### [Task to complete]
Of the lines listed below, return exactly those that run from the line containing "cad_parts[node].hide_render = cad_parts[node].hide_viewport" through the line containing "obj.data.transform(world)", both included.

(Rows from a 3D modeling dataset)
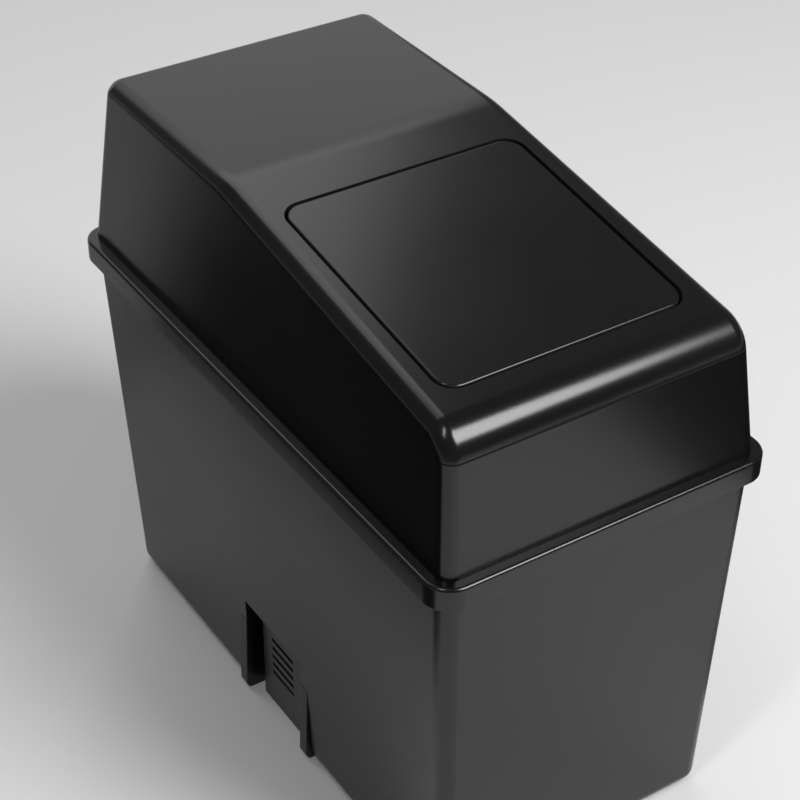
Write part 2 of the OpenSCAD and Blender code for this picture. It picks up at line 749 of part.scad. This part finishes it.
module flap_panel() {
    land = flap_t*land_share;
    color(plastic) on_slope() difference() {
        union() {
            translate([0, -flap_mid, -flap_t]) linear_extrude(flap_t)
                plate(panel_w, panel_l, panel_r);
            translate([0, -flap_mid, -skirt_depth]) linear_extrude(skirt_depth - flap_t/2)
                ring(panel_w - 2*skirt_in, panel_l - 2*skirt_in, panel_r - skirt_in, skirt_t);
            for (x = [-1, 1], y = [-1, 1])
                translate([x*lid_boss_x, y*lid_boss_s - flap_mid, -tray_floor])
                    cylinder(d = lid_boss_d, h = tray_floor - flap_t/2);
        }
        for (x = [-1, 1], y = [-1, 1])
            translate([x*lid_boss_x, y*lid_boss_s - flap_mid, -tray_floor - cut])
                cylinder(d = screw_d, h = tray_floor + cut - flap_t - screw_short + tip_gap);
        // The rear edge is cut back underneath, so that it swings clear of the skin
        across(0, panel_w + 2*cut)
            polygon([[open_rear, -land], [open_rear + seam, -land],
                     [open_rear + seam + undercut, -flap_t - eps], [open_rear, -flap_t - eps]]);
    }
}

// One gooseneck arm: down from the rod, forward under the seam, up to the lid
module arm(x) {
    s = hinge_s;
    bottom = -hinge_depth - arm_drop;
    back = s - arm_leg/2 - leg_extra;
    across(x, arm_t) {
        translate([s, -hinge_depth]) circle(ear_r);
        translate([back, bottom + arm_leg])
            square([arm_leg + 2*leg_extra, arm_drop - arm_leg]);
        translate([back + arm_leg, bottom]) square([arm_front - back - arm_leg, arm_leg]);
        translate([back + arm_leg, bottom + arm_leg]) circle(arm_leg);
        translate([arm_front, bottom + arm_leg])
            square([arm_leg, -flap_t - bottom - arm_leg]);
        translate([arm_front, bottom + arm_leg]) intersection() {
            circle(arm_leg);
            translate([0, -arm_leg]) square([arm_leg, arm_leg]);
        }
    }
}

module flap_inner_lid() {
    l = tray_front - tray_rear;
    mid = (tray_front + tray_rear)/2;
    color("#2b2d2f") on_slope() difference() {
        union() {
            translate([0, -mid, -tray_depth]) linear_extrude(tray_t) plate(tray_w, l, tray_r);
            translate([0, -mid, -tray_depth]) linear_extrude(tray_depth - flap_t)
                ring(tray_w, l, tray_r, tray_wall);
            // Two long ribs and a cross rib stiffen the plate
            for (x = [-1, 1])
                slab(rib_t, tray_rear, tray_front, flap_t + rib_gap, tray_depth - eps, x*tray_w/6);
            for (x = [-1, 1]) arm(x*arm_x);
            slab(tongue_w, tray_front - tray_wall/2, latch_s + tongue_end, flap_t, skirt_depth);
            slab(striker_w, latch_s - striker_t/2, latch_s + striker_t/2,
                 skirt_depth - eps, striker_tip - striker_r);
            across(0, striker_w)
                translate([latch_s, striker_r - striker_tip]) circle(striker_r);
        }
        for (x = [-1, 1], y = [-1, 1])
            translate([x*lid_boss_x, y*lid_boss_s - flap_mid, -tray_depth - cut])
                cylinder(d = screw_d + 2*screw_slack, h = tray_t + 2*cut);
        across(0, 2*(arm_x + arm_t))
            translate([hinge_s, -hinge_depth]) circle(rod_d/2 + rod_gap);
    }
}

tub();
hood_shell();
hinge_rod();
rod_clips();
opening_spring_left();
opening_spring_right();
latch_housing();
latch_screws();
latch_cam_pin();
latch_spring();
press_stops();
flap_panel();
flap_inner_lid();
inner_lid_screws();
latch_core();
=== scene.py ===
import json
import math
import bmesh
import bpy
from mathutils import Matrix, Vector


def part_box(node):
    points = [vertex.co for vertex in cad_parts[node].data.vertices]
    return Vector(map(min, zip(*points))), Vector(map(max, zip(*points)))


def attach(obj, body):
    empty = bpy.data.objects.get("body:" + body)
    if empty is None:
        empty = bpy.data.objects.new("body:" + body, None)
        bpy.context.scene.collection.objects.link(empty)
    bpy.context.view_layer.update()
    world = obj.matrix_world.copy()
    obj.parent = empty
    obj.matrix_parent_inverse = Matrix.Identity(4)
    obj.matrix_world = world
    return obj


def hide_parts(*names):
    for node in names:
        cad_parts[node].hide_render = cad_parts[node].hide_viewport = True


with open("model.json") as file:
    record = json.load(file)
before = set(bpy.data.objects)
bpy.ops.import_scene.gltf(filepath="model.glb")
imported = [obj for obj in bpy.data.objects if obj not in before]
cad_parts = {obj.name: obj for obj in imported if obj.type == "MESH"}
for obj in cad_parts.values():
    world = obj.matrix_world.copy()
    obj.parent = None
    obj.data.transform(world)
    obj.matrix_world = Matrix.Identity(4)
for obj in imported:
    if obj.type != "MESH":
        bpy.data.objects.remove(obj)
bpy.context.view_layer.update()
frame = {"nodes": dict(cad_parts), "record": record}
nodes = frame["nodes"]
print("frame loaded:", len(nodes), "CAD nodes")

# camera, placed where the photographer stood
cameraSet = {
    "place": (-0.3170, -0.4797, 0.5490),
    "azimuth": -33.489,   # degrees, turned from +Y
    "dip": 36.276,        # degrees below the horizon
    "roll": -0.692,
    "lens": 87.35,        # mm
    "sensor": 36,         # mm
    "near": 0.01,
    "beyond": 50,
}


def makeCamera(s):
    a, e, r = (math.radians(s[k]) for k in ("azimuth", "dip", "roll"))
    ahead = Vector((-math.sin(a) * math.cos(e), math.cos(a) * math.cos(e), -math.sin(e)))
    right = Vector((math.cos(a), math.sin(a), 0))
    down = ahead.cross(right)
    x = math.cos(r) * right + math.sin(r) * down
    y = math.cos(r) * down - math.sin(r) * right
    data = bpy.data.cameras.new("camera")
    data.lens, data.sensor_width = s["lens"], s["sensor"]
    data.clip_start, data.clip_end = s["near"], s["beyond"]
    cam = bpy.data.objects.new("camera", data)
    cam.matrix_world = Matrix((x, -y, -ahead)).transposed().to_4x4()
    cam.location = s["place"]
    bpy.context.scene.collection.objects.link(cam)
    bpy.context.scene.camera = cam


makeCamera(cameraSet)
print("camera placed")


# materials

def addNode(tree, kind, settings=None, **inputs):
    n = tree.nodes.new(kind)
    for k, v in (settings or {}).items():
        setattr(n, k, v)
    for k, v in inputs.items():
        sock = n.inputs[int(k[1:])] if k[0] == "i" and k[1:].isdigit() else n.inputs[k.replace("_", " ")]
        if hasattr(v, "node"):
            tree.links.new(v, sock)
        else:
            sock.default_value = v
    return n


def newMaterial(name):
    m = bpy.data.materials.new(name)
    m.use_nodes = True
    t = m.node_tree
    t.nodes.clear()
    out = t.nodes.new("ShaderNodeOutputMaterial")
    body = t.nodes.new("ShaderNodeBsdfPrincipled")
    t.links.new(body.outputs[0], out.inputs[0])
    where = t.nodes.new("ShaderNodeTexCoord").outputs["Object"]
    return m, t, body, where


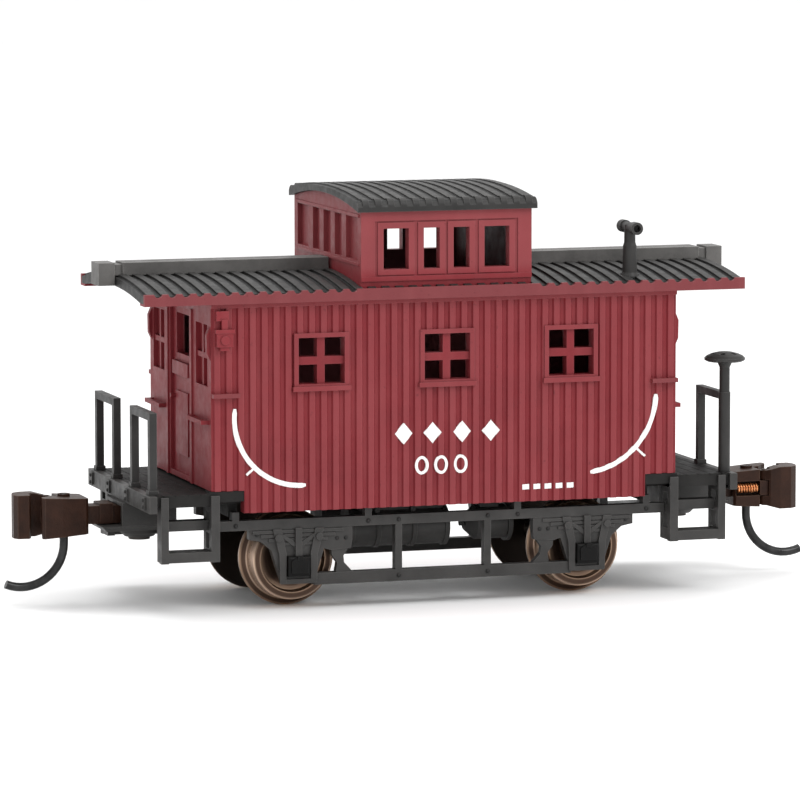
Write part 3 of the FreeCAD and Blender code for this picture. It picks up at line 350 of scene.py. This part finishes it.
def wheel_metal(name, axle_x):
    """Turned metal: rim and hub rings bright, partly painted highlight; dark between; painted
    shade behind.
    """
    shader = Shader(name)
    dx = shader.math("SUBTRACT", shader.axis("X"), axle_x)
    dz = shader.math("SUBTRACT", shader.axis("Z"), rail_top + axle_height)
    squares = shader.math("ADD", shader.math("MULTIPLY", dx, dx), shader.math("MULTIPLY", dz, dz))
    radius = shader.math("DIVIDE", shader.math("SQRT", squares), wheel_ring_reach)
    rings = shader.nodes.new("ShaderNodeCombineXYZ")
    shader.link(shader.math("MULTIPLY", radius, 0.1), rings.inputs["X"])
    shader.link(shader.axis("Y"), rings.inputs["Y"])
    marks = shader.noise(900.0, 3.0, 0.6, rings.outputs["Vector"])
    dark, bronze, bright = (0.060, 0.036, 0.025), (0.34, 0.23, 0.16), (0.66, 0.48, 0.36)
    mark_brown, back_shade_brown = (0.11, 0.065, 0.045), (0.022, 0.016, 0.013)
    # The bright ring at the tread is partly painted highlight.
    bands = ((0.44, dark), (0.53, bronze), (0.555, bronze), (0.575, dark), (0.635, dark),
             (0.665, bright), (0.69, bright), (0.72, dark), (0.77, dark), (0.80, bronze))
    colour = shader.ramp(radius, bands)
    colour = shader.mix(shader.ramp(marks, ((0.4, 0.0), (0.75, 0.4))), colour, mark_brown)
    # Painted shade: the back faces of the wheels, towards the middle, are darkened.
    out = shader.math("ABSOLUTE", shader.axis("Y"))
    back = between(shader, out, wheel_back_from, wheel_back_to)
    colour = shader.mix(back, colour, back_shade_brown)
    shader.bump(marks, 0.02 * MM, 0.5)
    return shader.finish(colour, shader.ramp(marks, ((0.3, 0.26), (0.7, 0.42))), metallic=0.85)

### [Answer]
        cad_parts[node].hide_render = cad_parts[node].hide_viewport = True


with open("model.json") as file:
    record = json.load(file)
before = set(bpy.data.objects)
bpy.ops.import_scene.gltf(filepath="model.glb")
imported = [obj for obj in bpy.data.objects if obj not in before]
cad_parts = {obj.name: obj for obj in imported if obj.type == "MESH"}
for obj in cad_parts.values():
    world = obj.matrix_world.copy()
    obj.parent = None
    obj.data.transform(world)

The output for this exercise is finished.